While Brad Grant's name is peppered throughout North American past performance programs during the season, he's making his debut as an owner in the program for Canada's year-end harness racing honours with three 2017 O'Brien Award finalists.
The Milton, Ont. based owner could have his hands full of hardware on Saturday, February 3. Grant owns part of two-year-old pacing colt Stay Hungry, a piece of three-year-old pacing filly Bettors Up and 100 percent of older pacing mare Sandbetweenurtoes. These are Grant's first O'Brien Award finalists.

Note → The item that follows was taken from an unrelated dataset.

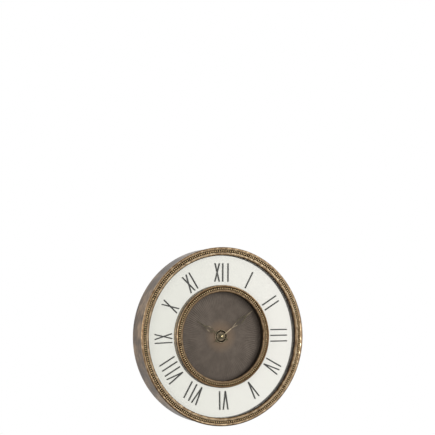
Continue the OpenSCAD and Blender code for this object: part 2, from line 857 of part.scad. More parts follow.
module mounting_nut() {
    color("#c2a15a") from_wall() difference() {
        translate([0, 0, nut_z]) cylinder(h = nut_t, r = nut_r, $fn = 6);
        bar([0, 0], bush_r, nut_z - cut, nut_z + nut_t + cut);
    }
}

// Movement

// Upright box with rounded corners between two levels
module rounded_box(half, low, high) {
    translate([0, 0, low]) linear_extrude(high - low) union() {
        square([2 * half, 2 * (half - corner_r)], center = true);
        square([2 * (half - corner_r), 2 * half], center = true);
        for (side = [-1, 1]) for (row = [-1, 1])
            translate([side * (half - corner_r), row * (half - corner_r)]) circle(r = corner_r);
    }
}

module movement_case() {
    color("#26282a") from_wall() {
        difference() {
            rounded_box(movement_half, shell_rear_z, cavity_front_z);
            block([-inner_half, divider_y, cavity_rear_z],
                [inner_half, inner_half, cavity_front_z + cut]);
            block([-inner_half, -inner_half, shell_rear_z - cut],
                [inner_half, bay_top_y, cavity_front_z + cut]);
            for (side = [-1, 1]) block(
                [side * (inner_half - contact_slot / 2) - contact_slot / 2, bay_top_y - cut,
                    movement_z - contact_arm_depth],
                [side * (inner_half - contact_slot / 2) + contact_slot / 2, divider_y + cut,
                    movement_z - contact_arm_depth + contact_arm_h + seat_gap]);
            bar(knob_at, knob_shaft_r + run_gap, shell_rear_z - cut, cavity_rear_z + cut);
            for (at = [third_at, fourth_at, relay_at, rotor_at])
                bar(at, pivot_r + run_gap, cavity_rear_z - pivot_sink, cavity_rear_z + cut);
            bar([0, 0], centre_pivot_r + run_gap, cavity_rear_z - pivot_sink, cavity_rear_z + cut);
        }
        for (at = bridge_posts) difference() {
            bar(at, bridge_post_r, cavity_rear_z - cut, movement_z - bridge_depth);
            bar(at, bridge_screw_r, movement_z - bridge_depth - bridge_screw_len,
                movement_z - bridge_depth + cut);
        }
        for (y = [coil_low_y, coil_high_y]) {
            bar([coil_x, y], coil_post_r, cavity_rear_z - cut, movement_z - stator_depth);
            bar([coil_x, y], stake_r, cavity_rear_z - cut,
                movement_z - stator_depth + stator_t + core_t + stake_proud);
        }
    }
}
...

"To go from not having any horses ever nominated to having three in one year, it's kind of topped off a great year," Grant told Trot Insider. "I've had a great year, it's probably been my best year in the business. And to top it off by getting three nominations, that in itself is an honour and if we're lucky enough to win, great, if not, you know what, just to be a part of it is special."
In most cases, an owner would have a common trainer for his standouts. Grant's finalists come from three different stables but they do have one thing in common -- the primary driver for all three horses is O'Brien Award finalist for Driver of the Year, Doug McNair.
"I've watched Dougie grow up and to be a part of his growing up process and watching him race against the big boys and hold his own and carry himself well, it's just all been good.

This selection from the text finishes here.